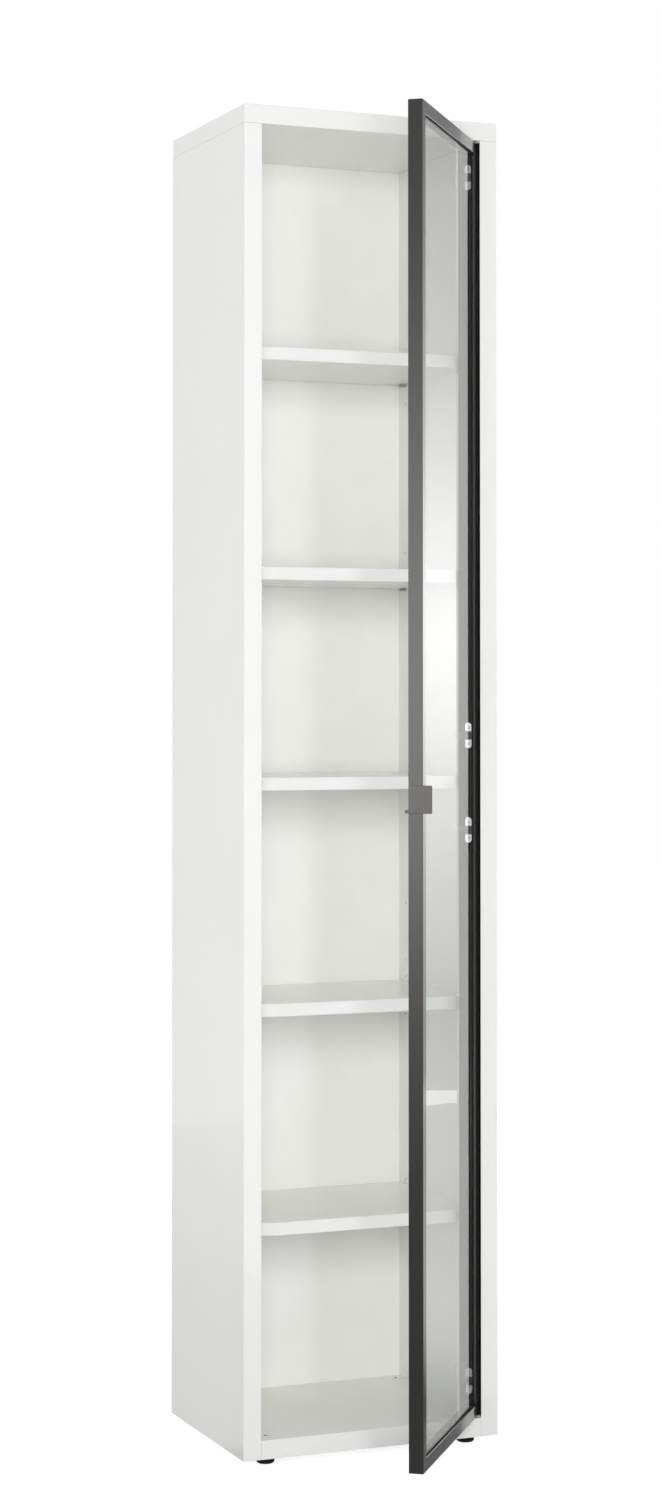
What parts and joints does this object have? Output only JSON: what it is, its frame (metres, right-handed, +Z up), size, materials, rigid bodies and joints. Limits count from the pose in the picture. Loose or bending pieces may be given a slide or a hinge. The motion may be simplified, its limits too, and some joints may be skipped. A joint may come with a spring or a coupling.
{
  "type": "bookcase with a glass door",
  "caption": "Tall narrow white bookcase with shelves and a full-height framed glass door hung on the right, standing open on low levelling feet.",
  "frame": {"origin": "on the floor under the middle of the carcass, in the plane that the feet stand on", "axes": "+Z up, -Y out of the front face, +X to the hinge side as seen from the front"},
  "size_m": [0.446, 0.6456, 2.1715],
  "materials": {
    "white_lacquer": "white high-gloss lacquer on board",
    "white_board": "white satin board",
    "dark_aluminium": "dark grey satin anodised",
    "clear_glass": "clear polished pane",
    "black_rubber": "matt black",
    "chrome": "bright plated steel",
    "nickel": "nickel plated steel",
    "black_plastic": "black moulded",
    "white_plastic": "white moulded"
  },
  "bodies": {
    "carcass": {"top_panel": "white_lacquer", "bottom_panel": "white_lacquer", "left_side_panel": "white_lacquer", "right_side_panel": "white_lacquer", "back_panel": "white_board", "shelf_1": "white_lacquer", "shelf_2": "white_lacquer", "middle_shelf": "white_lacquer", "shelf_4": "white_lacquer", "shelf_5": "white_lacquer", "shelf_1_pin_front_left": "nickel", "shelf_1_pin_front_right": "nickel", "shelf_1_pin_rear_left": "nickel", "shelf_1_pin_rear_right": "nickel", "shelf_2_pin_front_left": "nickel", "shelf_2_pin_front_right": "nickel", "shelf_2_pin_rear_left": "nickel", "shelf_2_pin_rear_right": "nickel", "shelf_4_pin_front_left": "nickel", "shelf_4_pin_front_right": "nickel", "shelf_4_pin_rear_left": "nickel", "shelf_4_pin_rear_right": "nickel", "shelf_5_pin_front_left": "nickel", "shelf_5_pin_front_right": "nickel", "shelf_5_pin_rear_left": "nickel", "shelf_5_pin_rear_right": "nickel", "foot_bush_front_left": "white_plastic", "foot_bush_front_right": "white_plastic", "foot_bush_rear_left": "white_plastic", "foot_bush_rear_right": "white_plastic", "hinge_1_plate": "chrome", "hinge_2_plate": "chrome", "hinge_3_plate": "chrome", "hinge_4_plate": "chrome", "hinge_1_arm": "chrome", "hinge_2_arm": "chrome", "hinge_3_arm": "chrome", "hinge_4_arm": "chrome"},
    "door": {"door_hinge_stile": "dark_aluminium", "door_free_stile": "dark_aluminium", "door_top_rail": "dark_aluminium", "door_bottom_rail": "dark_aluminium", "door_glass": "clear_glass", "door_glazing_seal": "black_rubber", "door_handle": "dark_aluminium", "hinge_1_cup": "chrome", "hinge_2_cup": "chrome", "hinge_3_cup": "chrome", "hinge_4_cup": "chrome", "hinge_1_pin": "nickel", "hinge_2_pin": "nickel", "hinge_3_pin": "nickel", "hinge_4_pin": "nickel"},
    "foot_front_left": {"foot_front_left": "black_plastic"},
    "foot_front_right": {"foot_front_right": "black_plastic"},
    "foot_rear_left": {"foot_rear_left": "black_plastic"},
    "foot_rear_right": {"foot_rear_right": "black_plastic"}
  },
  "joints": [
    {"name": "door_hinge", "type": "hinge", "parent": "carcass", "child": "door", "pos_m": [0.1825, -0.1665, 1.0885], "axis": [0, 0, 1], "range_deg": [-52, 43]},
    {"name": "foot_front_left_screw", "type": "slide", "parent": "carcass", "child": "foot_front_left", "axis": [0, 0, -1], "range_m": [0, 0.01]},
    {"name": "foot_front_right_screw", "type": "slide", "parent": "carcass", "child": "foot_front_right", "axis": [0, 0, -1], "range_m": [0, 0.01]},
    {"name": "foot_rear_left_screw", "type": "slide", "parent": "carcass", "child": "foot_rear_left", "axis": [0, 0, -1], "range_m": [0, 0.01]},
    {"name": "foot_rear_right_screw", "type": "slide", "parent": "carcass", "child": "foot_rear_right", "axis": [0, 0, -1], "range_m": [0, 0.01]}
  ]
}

————————

Work to be completed:
Copy all the lines, exactly.

Answer to this task:
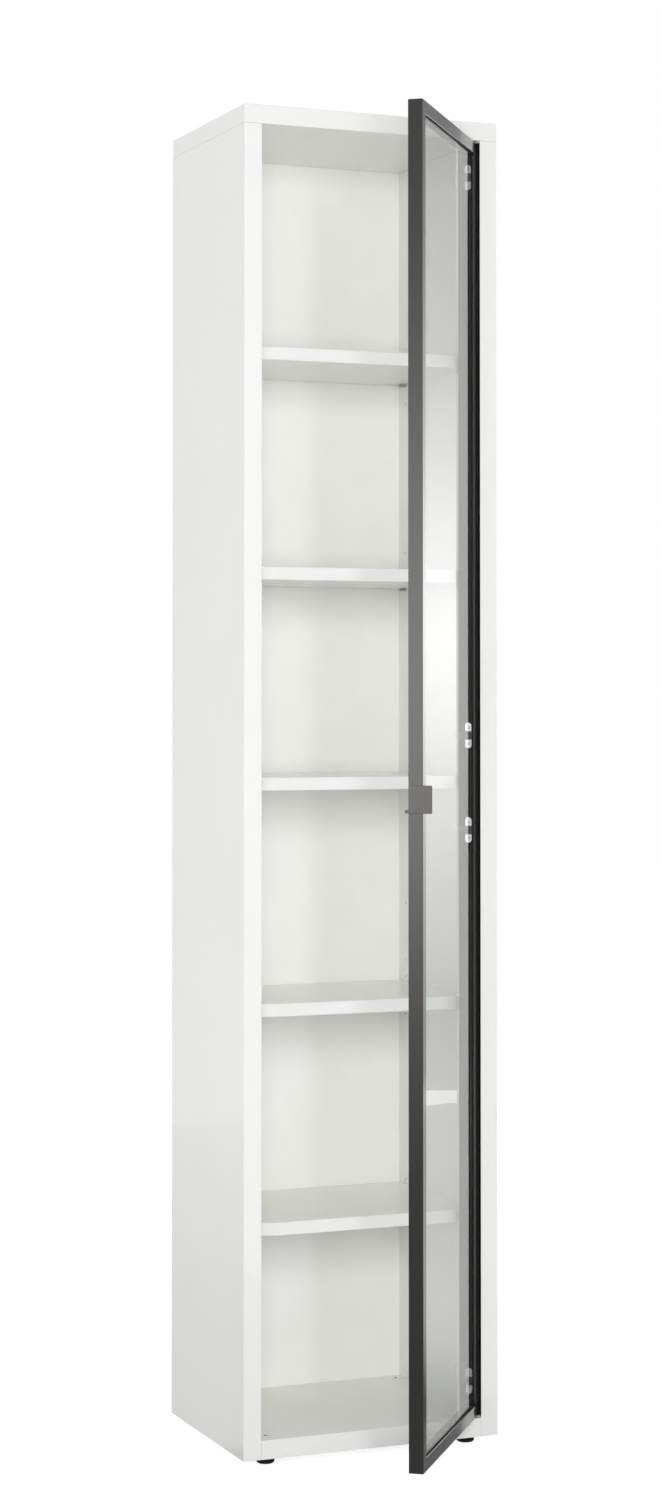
What parts and joints does this object have? Output only JSON: what it is, its frame (metres, right-handed, +Z up), size, materials, rigid bodies and joints. Limits count from the pose in the picture. Loose or bending pieces may be given a slide or a hinge. The motion may be simplified, its limits too, and some joints may be skipped. A joint may come with a spring or a coupling.
{
  "type": "bookcase with a glass door",
  "caption": "Tall narrow white bookcase with shelves and a full-height framed glass door hung on the right, standing open on low levelling feet.",
  "frame": {"origin": "on the floor under the middle of the carcass, in the plane that the feet stand on", "axes": "+Z up, -Y out of the front face, +X to the hinge side as seen from the front"},
  "size_m": [0.446, 0.6456, 2.1715],
  "materials": {
    "white_lacquer": "white high-gloss lacquer on board",
    "white_board": "white satin board",
    "dark_aluminium": "dark grey satin anodised",
    "clear_glass": "clear polished pane",
    "black_rubber": "matt black",
    "chrome": "bright plated steel",
    "nickel": "nickel plated steel",
    "black_plastic": "black moulded",
    "white_plastic": "white moulded"
  },
  "bodies": {
    "carcass": {"top_panel": "white_lacquer", "bottom_panel": "white_lacquer", "left_side_panel": "white_lacquer", "right_side_panel": "white_lacquer", "back_panel": "white_board", "shelf_1": "white_lacquer", "shelf_2": "white_lacquer", "middle_shelf": "white_lacquer", "shelf_4": "white_lacquer", "shelf_5": "white_lacquer", "shelf_1_pin_front_left": "nickel", "shelf_1_pin_front_right": "nickel", "shelf_1_pin_rear_left": "nickel", "shelf_1_pin_rear_right": "nickel", "shelf_2_pin_front_left": "nickel", "shelf_2_pin_front_right": "nickel", "shelf_2_pin_rear_left": "nickel", "shelf_2_pin_rear_right": "nickel", "shelf_4_pin_front_left": "nickel", "shelf_4_pin_front_right": "nickel", "shelf_4_pin_rear_left": "nickel", "shelf_4_pin_rear_right": "nickel", "shelf_5_pin_front_left": "nickel", "shelf_5_pin_front_right": "nickel", "shelf_5_pin_rear_left": "nickel", "shelf_5_pin_rear_right": "nickel", "foot_bush_front_left": "white_plastic", "foot_bush_front_right": "white_plastic", "foot_bush_rear_left": "white_plastic", "foot_bush_rear_right": "white_plastic", "hinge_1_plate": "chrome", "hinge_2_plate": "chrome", "hinge_3_plate": "chrome", "hinge_4_plate": "chrome", "hinge_1_arm": "chrome", "hinge_2_arm": "chrome", "hinge_3_arm": "chrome", "hinge_4_arm": "chrome"},
    "door": {"door_hinge_stile": "dark_aluminium", "door_free_stile": "dark_aluminium", "door_top_rail": "dark_aluminium", "door_bottom_rail": "dark_aluminium", "door_glass": "clear_glass", "door_glazing_seal": "black_rubber", "door_handle": "dark_aluminium", "hinge_1_cup": "chrome", "hinge_2_cup": "chrome", "hinge_3_cup": "chrome", "hinge_4_cup": "chrome", "hinge_1_pin": "nickel", "hinge_2_pin": "nickel", "hinge_3_pin": "nickel", "hinge_4_pin": "nickel"},
    "foot_front_left": {"foot_front_left": "black_plastic"},
    "foot_front_right": {"foot_front_right": "black_plastic"},
    "foot_rear_left": {"foot_rear_left": "black_plastic"},
    "foot_rear_right": {"foot_rear_right": "black_plastic"}
  },
  "joints": [
    {"name": "door_hinge", "type": "hinge", "parent": "carcass", "child": "door", "pos_m": [0.1825, -0.1665, 1.0885], "axis": [0, 0, 1], "range_deg": [-52, 43]},
    {"name": "foot_front_left_screw", "type": "slide", "parent": "carcass", "child": "foot_front_left", "axis": [0, 0, -1], "range_m": [0, 0.01]},
    {"name": "foot_front_right_screw", "type": "slide", "parent": "carcass", "child": "foot_front_right", "axis": [0, 0, -1], "range_m": [0, 0.01]},
    {"name": "foot_rear_left_screw", "type": "slide", "parent": "carcass", "child": "foot_rear_left", "axis": [0, 0, -1], "range_m": [0, 0.01]},
    {"name": "foot_rear_right_screw", "type": "slide", "parent": "carcass", "child": "foot_rear_right", "axis": [0, 0, -1], "range_m": [0, 0.01]}
  ]
}